Sandy has a whistle that he can blow at need from the crag’s height on a note which will be heard in the kitchen at Sandy-Knowe, and one of the maids will come running to carry him in; but for the most part he is left in the heather’s care, and once at least is forgotten, and must be sought through the torrent of moorland storm.... It was his Aunt Janet who found him at last, looking up at the lightning with laughing eyes.

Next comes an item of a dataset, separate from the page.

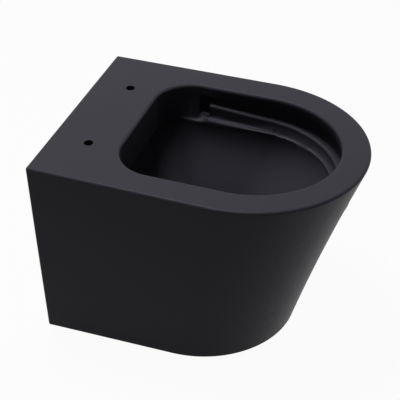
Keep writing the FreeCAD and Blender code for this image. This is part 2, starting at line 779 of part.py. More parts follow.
def make_wall_studs(s, document):
    """Double-ended studs: a thread in the wall, a thinner plain shank, and a thread for the nut."""
    body = new_body(document, "wall_studs")
    stud_rings(body, "WallThreads", s.stud_radius, None, -s.stud_anchorage, s.stud_anchorage, s)
    stud_rings(body, "Shanks", s.shank_radius, None, None, s.shank_length, s)
    rods = stud_rings(
        body, "NutThreads", s.stud_radius, None, s.shank_length, s.stud_reach - s.shank_length, s)
    document.recompute()
    chamfer = body.newObject("PartDesign::Chamfer", "ThreadChamfers")
    chamfer.Base = (rods, end_edges(rods.Shape, s.stud_reach) + end_edges(rods.Shape, -s.stud_anchorage))
    chamfer.Size = s.stud_chamfer.value
    chamfer.setExpression("Size", s.stud_chamfer.formula)
    return body


def make_stud_sleeves(s, document):
    body = new_body(document, "stud_sleeves")
    stud_rings(
        body, "Sleeves", s.stud_hole - s.sleeve_fit, s.stud_radius + s.sleeve_fit, None,
        s.stud_boss_length, s)
    return body


def make_plastic_washers(s, document):
    body = new_body(document, "plastic_washers")
    stud_rings(
        body, "PlasticWashers", s.plastic_washer, s.stud_radius + s.washer_gap, s.stud_boss_length,
        s.plastic_washer_thickness, s)
    return body


def make_steel_washers(s, document):
    body = new_body(document, "steel_washers")
    stud_rings(
        body, "SteelWashers", s.steel_washer, s.stud_radius + s.washer_gap,
        s.stud_boss_length + s.plastic_washer_thickness, s.steel_washer_thickness, s)
    return body


def nut_seat(s):
    return s.stud_boss_length + s.plastic_washer_thickness + s.steel_washer_thickness


def nut_corner(s):
    """Radius over the corners of a nut."""
    return Size(f"({s.nut_flats.formula} / sqrt(3))", s.nut_flats.value / math.sqrt(3))


def make_stud_nuts(s, document):
    body = new_body(document, "stud_nuts")
    sketch = new_sketch(body, "NutOutlines", "XZ_Plane", nut_seat(s))
    corner = nut_corner(s)
    flat = s.nut_flats / 2
    for x in (s.stud_spacing / 2, -s.stud_spacing / 2):
        draw_polygon(sketch, [
            (x, corner), (x - flat, corner / 2), (x - flat, -corner / 2), (x, -corner),
            (x + flat, -corner / 2), (x + flat, corner / 2)])
        draw_circle(sketch, s.stud_radius + s.thread_fit, x)
    extrude(body, "PartDesign::Pad", "Nuts", sketch, s.nut_height)
    return body


def make_nut_caps(s, document):
    body = new_body(document, "nut_caps")
    hollow = nut_corner(s) + s.cap_fit
    cap_end = s.stud_reach + s.cap_air + s.cap_wall
    domes = stud_rings(
        body, "CapDomes", hollow + s.cap_wall, None, nut_seat(s), cap_end - nut_seat(s), s)
    document.recompute()
    ends = end_edges(domes.Shape, cap_end)
    round_edges(body, "CapRounds", domes, ends, s.cap_round)
    sketch = rear_discs(body, "CapHollowCircles", nut_seat(s), hollow, s.stud_spacing / 2, None)
    extrude(body, "PartDesign::Pocket", "CapHollows", sketch, s.stud_reach + s.cap_air - nut_seat(s))
    return body


# ---------------------------------------------------------------- flush inlet

def inlet_ring(body, name, outer, inner, setback, length, s):
    sketch = rear_discs(body, name + "Circles", setback, outer, None, s.inlet_rise)
    draw_circle(sketch, inner, None, s.inlet_rise)
    extrude(body, "PartDesign::Pad", name, sketch, length)


def make_inlet_seal(s, document):
    """Rubber sleeve round the flush pipe, with ribs that meet the bore."""
    body = new_body(document, "inlet_seal")
    outer = s.inlet_bore - s.seal_fit
    inner = s.flush_pipe + s.seal_fit
    inlet_ring(body, "SealSkin", outer - s.seal_rib, inner, None, s.seal_length, s)
    step = (s.seal_length - s.seal_rib_length) / 3
    for index in range(4):
        setback = step * index if index else None
        inlet_ring(body, f"SealRib{index + 1}", outer, inner, setback, s.seal_rib_length, s)
    return body


def make_flow_divider(s, document):
    """Plastic collar behind the seal, with a web and a V of two vanes that split the flush."""
    body = new_body(document, "flow_divider")
    outer = s.inlet_bore - s.seal_fit
    inner = outer - s.divider_wall
    plenum_rear = s.mouth_rear - s.box_wall - s.channel_width - s.plenum_length
    inlet_ring(body, "Collar", outer, inner, s.seal_length, plenum_rear - s.seal_length, s)
    apex = plenum_rear + s.divider_wall
    web = new_sketch(body, "WebOutline", "YZ_Plane")
    reach = inner + s.divider_wall / 2
    draw_box(web, -apex, -s.seal_length, s.inlet_rise - reach, s.inlet_rise + reach)
    extrude(body, "PartDesign::Pad", "Web", web, s.divider_wall, midplane=True)
    vanes = new_sketch(body, "VaneOutline", "XY_Plane", s.inlet_rise - s.vane_half_height)
    tip = plenum_rear + s.plenum_length - s.vane_gap
    draw_polygon(vanes, [
        (None, -plenum_rear), (-s.vane_spread, -tip), (s.divider_wall - s.vane_spread, -tip),
        (None, -apex - s.divider_wall), (s.vane_spread - s.divider_wall, -tip),
        (s.vane_spread, -tip)])
    extrude(body, "PartDesign::Pad", "Vanes", vanes, s.vane_half_height * 2)
    return body


# ---------------------------------------------------------------- the assembly

def faulty(item):
    """Why a document object can't be handed on, or nothing."""
    if {"Invalid", "Error"} & set(item.State):
        return f"{item.Name}: {item.State}"
    if item.isDerivedFrom("Part::Feature") and item.isDerivedFrom("PartDesign::Feature"):
        if item.Shape.isNull() or not item.Shape.isValid():
            return f"{item.Name}: bad shape"
    return None


def main():
    document = FreeCAD.newDocument("WallHungToilet")
    s = make_sheet(document)
    bodies = [make(s, document) for make in (
        make_pan, make_wall_studs, make_stud_sleeves, make_plastic_washers, make_steel_washers,
        make_stud_nuts, make_nut_caps, make_inlet_seal, make_flow_divider)]
    document.recompute()
    faults = [fault for fault in map(faulty, document.Objects) if fault]
    for body in bodies:
        if body.Shape.isNull() or not body.Shape.isValid() or body.Shape.Volume <= 0:
            faults.append(f"{body.Label}: bad shape")
    if faults:
        raise RuntimeError("; ".join(faults))
    os.makedirs("parts", exist_ok=True)
    for body in bodies:
        body.Shape.exportStep(f"parts/{body.Label}.step")


main()
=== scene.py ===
import math

import bpy
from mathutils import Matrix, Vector


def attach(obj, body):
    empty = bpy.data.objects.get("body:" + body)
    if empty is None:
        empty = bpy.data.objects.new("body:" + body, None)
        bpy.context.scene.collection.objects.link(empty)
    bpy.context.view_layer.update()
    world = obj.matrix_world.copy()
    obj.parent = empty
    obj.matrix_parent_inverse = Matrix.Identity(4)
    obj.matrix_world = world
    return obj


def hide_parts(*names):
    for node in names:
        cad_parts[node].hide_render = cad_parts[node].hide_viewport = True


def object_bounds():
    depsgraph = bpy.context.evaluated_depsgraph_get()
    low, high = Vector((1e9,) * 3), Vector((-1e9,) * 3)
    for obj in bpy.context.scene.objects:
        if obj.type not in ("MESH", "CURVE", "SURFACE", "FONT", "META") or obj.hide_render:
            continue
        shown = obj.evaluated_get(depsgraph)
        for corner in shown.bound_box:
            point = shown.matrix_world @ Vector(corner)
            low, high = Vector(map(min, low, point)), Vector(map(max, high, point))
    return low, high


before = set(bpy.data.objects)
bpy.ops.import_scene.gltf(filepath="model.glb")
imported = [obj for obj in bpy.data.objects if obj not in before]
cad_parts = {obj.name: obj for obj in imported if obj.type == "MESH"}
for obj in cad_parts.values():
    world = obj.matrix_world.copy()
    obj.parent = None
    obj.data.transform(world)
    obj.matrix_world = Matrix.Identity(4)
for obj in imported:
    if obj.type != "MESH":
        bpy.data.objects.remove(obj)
cad_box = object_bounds()
FLOOR_HEIGHT = cad_box[0][2]

# The object's sizes are in millimetres, and MM turns them into the frame's metres.
# A setback is a distance in front of the wall face. Heights are above the axes of the studs.
MM = 0.001


# ---------------------------------------------------------------- shader maths

MIX_FACTOR, MIX_FIRST, MIX_SECOND = 0, 6, 7
MIX_RESULT = 2


class Socket:
    """A value in a node tree. Operators on it add the Math nodes that they stand for."""

    def __init__(self, shading, link):
        self.shading = shading
        self.link = link

    def __add__(self, other):
        return self.shading.maths("ADD", self, other)

    def __radd__(self, other):
        return self.shading.maths("ADD", other, self)

    def __sub__(self, other):
        return self.shading.maths("SUBTRACT", self, other)

    def __rsub__(self, other):
        return self.shading.maths("SUBTRACT", other, self)

    def __mul__(self, other):
        return self.shading.maths("MULTIPLY", self, other)

    def __rmul__(self, other):
        return self.shading.maths("MULTIPLY", other, self)


class Node:
    def __init__(self, shading, node):
        self.shading = shading
        self.node = node

    def out(self, name):
        return Socket(self.shading, self.node.outputs[name])


class Shading:
    """The node tree of a material or of the world, which ends in one output."""

    def __init__(self, owner, output):
        self.owner = owner
        self.owner.use_nodes = True
        self.tree = self.owner.node_tree
        self.tree.nodes.clear()
        self.output = self.node(output, {}, {})

    def node(self, kind, settings, values):
        """Add a node, set it, and give its sockets their values or links."""
        made = self.tree.nodes.new(kind)
        for key, value in settings.items():
            setattr(made, key, value)
        for key, value in values.items():
            self.feed(made.inputs[key], value)
        return Node(self, made)

    def feed(self, socket, value):
        if isinstance(value, Socket):
            self.tree.links.new(value.link, socket)
        else:
            socket.default_value = value

    def surface(self, shader):
        self.feed(self.output.node.inputs["Surface"], shader)

    def maths(self, operation, *values):
        return self.node(
            "ShaderNodeMath", {"operation": operation}, dict(enumerate(values))).out("Value")

    def above(self, value, limit):
        """1 where a value is above a limit, and 0 elsewhere."""
        return self.maths("GREATER_THAN", value, limit)

    def top(self, first, second):
        """The larger of two values."""
        return self.maths("MAXIMUM", first, second)

    def background_rays(self):
        """1 for the rays that show a background: to the camera, off metal and through glass."""
        rays = self.node("ShaderNodeLightPath", {}, {})
        seen = self.top(rays.out("Is Camera Ray"), rays.out("Is Glossy Ray"))
        return self.top(seen, rays.out("Is Transmission Ray"))

    def blend(self, factor, first, second):
        """A shader between two others."""
        return self.node("ShaderNodeMixShader", {}, {0: factor, 1: first, 2: second}).out("Shader")


class Material(Shading):
    """A material of the object or of the stage, with patterns on Object coordinates."""

    def __init__(self, name):
        super().__init__(bpy.data.materials.new(name), "ShaderNodeOutputMaterial")

    def place(self):
        return self.node("ShaderNodeTexCoord", {}, {}).out("Object")

    def axes(self):
        parts = self.node("ShaderNodeSeparateXYZ", {}, {"Vector": self.place()})
        return [parts.out(axis) for axis in "XYZ"]

    def noise(self, scale, detail=2.0, roughness=0.5):
        return self.node(
            "ShaderNodeTexNoise", {},
            {"Vector": self.place(), "Scale": scale, "Detail": detail, "Roughness": roughness}
        ).out("Fac")

    def mix(self, factor, first, second):
        """A colour between two. A Mix node repeats its sockets' names, so numbers find them."""
        return self.node(
            "ShaderNodeMix", {"data_type": "RGBA"},
            {MIX_FACTOR: factor, MIX_FIRST: first, MIX_SECOND: second}).out(MIX_RESULT)

    def bump(self, height, distance, strength=1.0):
        return self.node(
            "ShaderNodeBump", {}, {"Height": height, "Distance": distance, "Strength": strength}
        ).out("Normal")

    def principled(self, **values):
        """Show one principled shader, and give back the finished material."""
        values = {key.replace("_", " "): value for key, value in values.items()}
        self.surface(self.node("ShaderNodeBsdfPrincipled", {}, values).out("BSDF"))
        return self.owner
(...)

So, significantly enough, after half a generation of city life (or more on the mother’s side) the child of Border blood, of Scotts and Rutherfords, Haliburtons and Swintons, is back on his native crags, the child who is to interpret, to the world’s end, that Border country in itself, in its history, and its people, as it never otherwise would have been known; transfigured somewhat, if you will, by a valour and nobility which was of himself, and which to him must be in every tale for it to be worth the telling, but always with the breadth of the only roof which closed the vision of his waking hours, the wide sanity of the moorland sky.